The rules also extended to lower-tier foreign corporations. If a U.S. parent owned a first-tier foreign subsidiary that in turn owned a second-tier foreign subsidiary, the taxes paid by the second-tier entity could also be claimed as a credit. This system allowed deemed paid credits to flow up a chain of ownership, provided certain ownership thresholds were met at each level.
The Section 902 deemed paid credit was calculated using a specific formula that linked the dividend received to the subsidiary’s accumulated earnings and taxes. This formula determined the portion of the foreign subsidiary’s tax pool attributable to the dividend paid to the U.S. parent.
The formula was: Deemed Paid Credit = (Dividend / Post-1986 Undistributed Earnings Pool) x Post-1986 Foreign Income Taxes Pool. The “Dividend” was the amount distributed to the U.S. parent. The “Post-1986 Undistributed Earnings Pool” represented the total accumulated profits of the foreign subsidiary not yet distributed, calculated after subtracting foreign taxes. The “Post-1986 Foreign Income Taxes Pool” was the total income taxes paid by the subsidiary on those earnings.
For example, consider a U.S. parent, “US Corp,” that owns 100% of a foreign subsidiary, “ForCo.” ForCo has a post-1986 undistributed earnings pool of $800,000 and has paid $200,000 in foreign income taxes. In the current year, ForCo pays a dividend of $160,000 to US Corp.
The deemed paid credit would be calculated as: ($160,000 Dividend / $800,000 Earnings Pool) x $200,000 Tax Pool. This results in a $40,000 deemed paid foreign tax credit for US Corp. US Corp would report the $160,000 dividend as income and also include the $40,000 credit amount in its income, a process known as a “gross-up” under Section 78. The total reported income would be $200,000, and the $40,000 credit could then be used to offset U.S. tax.
The Tax Cuts and Jobs Act of 2017 (TCJA) reshaped U.S. international taxation, with a central element being the repeal of Section 902. This change was effective for the tax years of foreign corporations beginning after December 31, 2017.
The primary reason for the repeal was the TCJA’s introduction of a “participation exemption” system. This shifted the U.S. toward a quasi-territorial system where most foreign-source dividends received by U.S. corporations are exempt from U.S. taxation. Because these dividends are no longer subject to U.S. tax, a credit for foreign taxes paid on those earnings became unnecessary.
With the repeal of Section 902, the TCJA established a new framework for taxing foreign earnings.
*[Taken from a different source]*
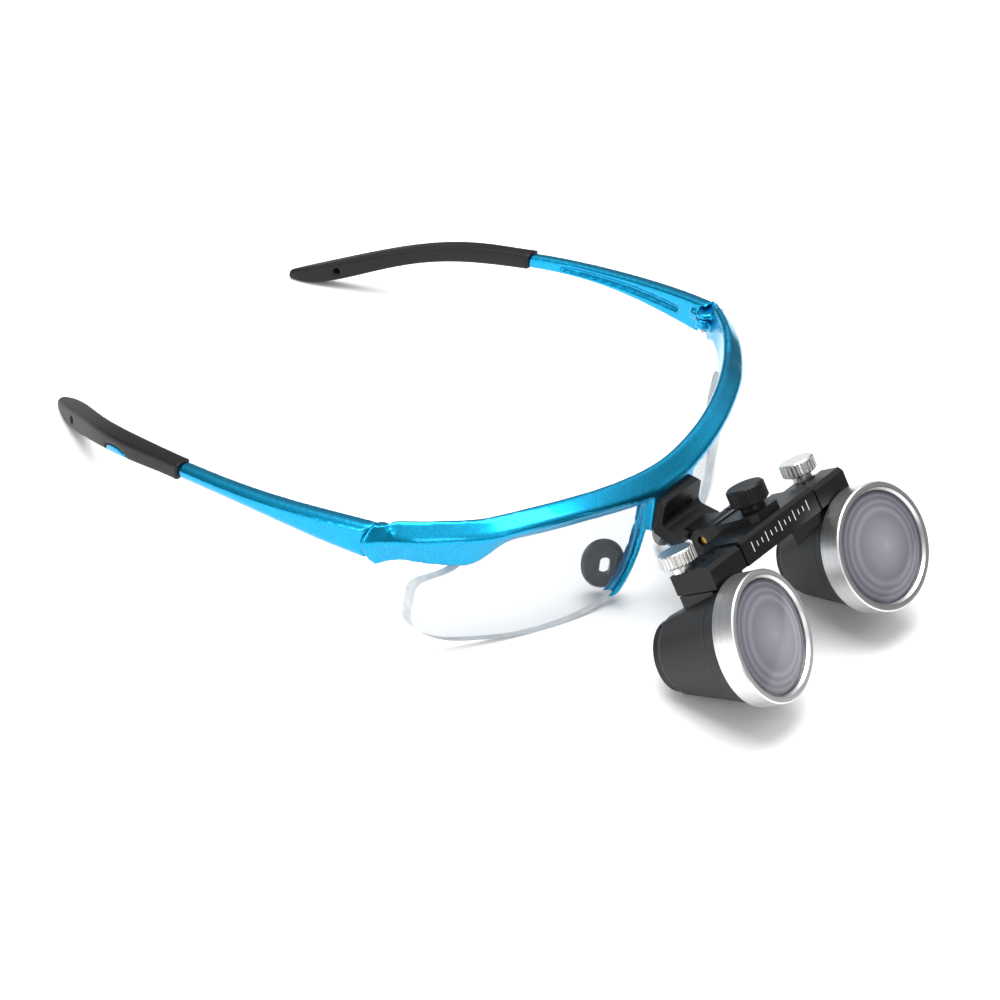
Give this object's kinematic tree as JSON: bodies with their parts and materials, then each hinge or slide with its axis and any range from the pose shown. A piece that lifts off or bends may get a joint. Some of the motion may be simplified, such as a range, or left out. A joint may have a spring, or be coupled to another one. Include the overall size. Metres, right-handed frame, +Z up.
{
  "type": "dental loupes",
  "caption": "Flip-up dental loupes: wrap-round spectacle frame with folding temples and a pair of hinged, sliding magnifying barrels on a cross bar.",
  "frame": {"origin": "middle of the bounding box's footprint, on the surface that the loupes stand on", "axes": "+X towards the wearer's left, -Y the way the front and the barrels look, +Z up"},
  "size_m": [0.1442, 0.2082, 0.0417],
  "materials": {
    "metallic_blue": "metallic lacquer over moulded plastic",
    "tip_rubber": "matt rubber",
    "clear_sheet": "clear polished plastic sheet",
    "pad_rubber": "smooth dark rubber",
    "screw_steel": "turned steel",
    "black_screw": "blackened steel",
    "black_anodised": "black anodised, satin",
    "black_knob": "black anodised, knurled",
    "bush_plastic": "bearing plastic",
    "pin_brass": "turned brass",
    "bright_metal": "bright turned and knurled",
    "bezel_aluminium": "satin turned",
    "barrel_black": "fine matt black coat",
    "coated_glass": "coated optical glass"
  },
  "bodies": {
    "spectacle_front": {"front_frame": "metallic_blue", "right_lens": "clear_sheet", "left_lens": "clear_sheet", "right_nose_pad": "pad_rubber", "left_nose_pad": "pad_rubber", "right_hinge_screw": "screw_steel", "left_hinge_screw": "screw_steel", "mount_bracket": "black_anodised", "bridge_nut_plate": "screw_steel", "mount_screws": "black_screw", "flip_pin": "pin_brass"},
    "right_temple_arm": {"right_temple": "metallic_blue", "right_temple_tip": "tip_rubber"},
    "left_temple_arm": {"left_temple": "metallic_blue", "left_temple_tip": "tip_rubber"},
    "flip_unit": {"flip_arm": "black_anodised", "right_flip_bush": "bush_plastic", "left_flip_bush": "bush_plastic", "cross_bar": "black_anodised", "rear_guide_rod": "screw_steel", "front_guide_rod": "screw_steel"},
    "bar_clamp_knob": {"centre_knob": "black_knob"},
    "right_optic": {"right_carriage": "black_anodised", "right_clamp_shoe": "pin_brass", "right_barrel_foot": "barrel_black", "right_foot_screws": "black_screw", "right_barrel_housing": "barrel_black", "right_objective_bezel": "bezel_aluminium", "right_objective_front_element": "coated_glass", "right_objective_rear_element": "coated_glass", "right_retaining_ring": "black_anodised", "right_eyepiece_lens": "coated_glass", "right_eyepiece_ring": "barrel_black"},
    "right_lock": {"right_thumb_screw": "bright_metal"},
    "left_optic": {"left_carriage": "black_anodised", "left_clamp_shoe": "pin_brass", "left_barrel_foot": "barrel_black", "left_foot_screws": "black_screw", "left_barrel_housing": "barrel_black", "left_objective_bezel": "bezel_aluminium", "left_objective_front_element": "coated_glass", "left_objective_rear_element": "coated_glass", "left_retaining_ring": "black_anodised", "left_eyepiece_lens": "coated_glass", "left_eyepiece_ring": "barrel_black"},
    "left_lock": {"left_thumb_screw": "bright_metal"}
  },
  "joints": [
    {"name": "right_temple_fold", "type": "hinge", "parent": "spectacle_front", "child": "right_temple_arm", "pos_m": [-0.0646, -0.0143, 0.03074], "axis": [0, 0, -1], "range_deg": [0, 76]},
    {"name": "left_temple_fold", "type": "hinge", "parent": "spectacle_front", "child": "left_temple_arm", "pos_m": [0.0646, -0.0143, 0.03074], "axis": [0, 0, 1], "range_deg": [0, 82]},
    {"name": "flip_up", "type": "hinge", "parent": "spectacle_front", "child": "flip_unit", "pos_m": [0, -0.0642, 0.02474], "axis": [-1, 0, 0], "range_deg": [-54, 45]},
    {"name": "bar_clamp_turn", "type": "hinge", "parent": "flip_unit", "child": "bar_clamp_knob", "pos_m": [0, -0.0685, 0.03924], "axis": [0, 0.5878, 0.809], "range_deg": [0, 360]},
    {"name": "right_pd_slide", "type": "slide", "parent": "flip_unit", "child": "right_optic", "axis": [-1, 0, 0], "range_m": [0, 0.007]},
    {"name": "right_lock_turn", "type": "hinge", "parent": "right_optic", "child": "right_lock", "pos_m": [-0.0252, -0.06735, 0.03333], "axis": [0, 0.5878, 0.809], "range_deg": [0, 360]},
    {"name": "left_pd_slide", "type": "slide", "parent": "flip_unit", "child": "left_optic", "axis": [1, 0, 0], "range_m": [0, 0.007]},
    {"name": "left_lock_turn", "type": "hinge", "parent": "left_optic", "child": "left_lock", "pos_m": [0.0252, -0.06735, 0.03333], "axis": [0, 0.5878, 0.809], "range_deg": [0, 360]}
  ]
}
The first component is a 100% dividends-received deduction (DRD) under Section 245A. This provision allows a domestic C corporation to deduct the foreign-source portion of dividends received from a “specified 10-percent owned foreign corporation,” effectively exempting those dividends from U.S. tax. This participation exemption is why the Section 902 credit for dividends is no longer needed.
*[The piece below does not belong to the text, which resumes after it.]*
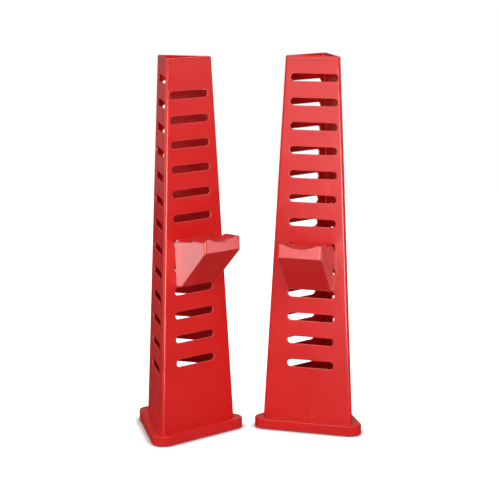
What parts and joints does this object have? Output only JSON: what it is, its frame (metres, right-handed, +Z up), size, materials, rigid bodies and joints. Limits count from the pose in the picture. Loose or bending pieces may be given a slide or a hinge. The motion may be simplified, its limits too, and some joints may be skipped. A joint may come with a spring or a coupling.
{
  "type": "slotted support stand",
  "caption": "Pair of three-sided hollow plastic stands on flanged bases, with staggered slots down each face and a lift-off cradle hooked on each.",
  "frame": {"origin": "middle of the pair's footprint, on the floor", "axes": "+Z up along the stands, +X from the left stand towards the right one, -Y to the front"},
  "size_m": [0.5965, 0.3906, 1],
  "materials": {
    "tower_red": "red moulded plastic, smooth with a soft sheen",
    "rim_red": "red moulded plastic collar, smooth with a soft sheen",
    "base_red": "red moulded plastic, a little duller than the tower",
    "cradle_red": "red moulded plastic with a fine grain",
    "foot_rubber": "black rubber, matt",
    "screw_steel": "plain zinc-plated steel"
  },
  "bodies": {
    "right_stand": {"right_tower": "tower_red", "right_rim": "rim_red", "right_base": "base_red", "right_feet": "foot_rubber", "right_screws": "screw_steel"},
    "left_stand": {"left_tower": "tower_red", "left_rim": "rim_red", "left_base": "base_red", "left_feet": "foot_rubber", "left_screws": "screw_steel"},
    "right_cradle": {"right_cradle": "cradle_red"},
    "left_cradle": {"left_cradle": "cradle_red"}
  },
  "joints": [
    {"name": "stand_apart", "type": "slide", "parent": "right_stand", "child": "left_stand", "axis": [-1, 0, 0], "range_m": [0, 1]},
    {"name": "right_lift", "type": "slide", "parent": "right_stand", "child": "right_cradle", "axis": [-0.221, -0.6493, 0.7277], "range_m": [0, 0.08]},
    {"name": "left_lift", "type": "slide", "parent": "left_stand", "child": "left_cradle", "axis": [0.4463, -0.5207, 0.7277], "range_m": [0, 0.08]}
  ]
}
The second component is a revised foreign tax credit system under Section 960, which now governs deemed paid credits. Unlike the old system that tied credits to dividends, the modern Section 960 ties credits to specific income categories that a U.S. shareholder must include in its income before the cash is distributed. These mandatory inclusions are primarily traditional Subpart F income and a new category known as Global Intangible Low-Taxed Income (GILTI).
When a U.S. corporation has a Subpart F or GILTI inclusion, it is deemed to have paid the foreign income taxes attributable to that specific income. This is a change from the pre-TCJA pooling method, as the new system requires a more direct tracing of taxes to the income that triggered the U.S. tax liability. For GILTI inclusions, the available credit is further limited, as only 80% of the foreign taxes paid on GILTI are creditable.
Despite its repeal, the rules of former Section 902 continue to have practical relevance. The historical rules remain important for Internal Revenue Service (IRS) examinations of corporate tax returns for any tax year of a foreign corporation beginning on or before December 31, 2017. Any adjustments for a pre-TCJA year are determined under the old law, requiring companies to substantiate the original Section 902 credit calculations.
Similarly, a foreign tax redetermination for a pre-TCJA year requires recalculating the Section 902 credit. This adjustment affects the U.S. parent’s prior-year tax liability and the subsidiary’s earnings and profits pools carried forward.
Section 902 also remains relevant due to foreign tax credit carryforwards. Credits generated under the old system that were unused in pre-TCJA years can be carried forward for up to 10 years. However, these carryforwards must be properly allocated to the new foreign tax credit baskets created by the TCJA, such as the foreign branch and GILTI baskets. Using these carryforwards depends on correctly applying the transition rules that bridge the old and new systems.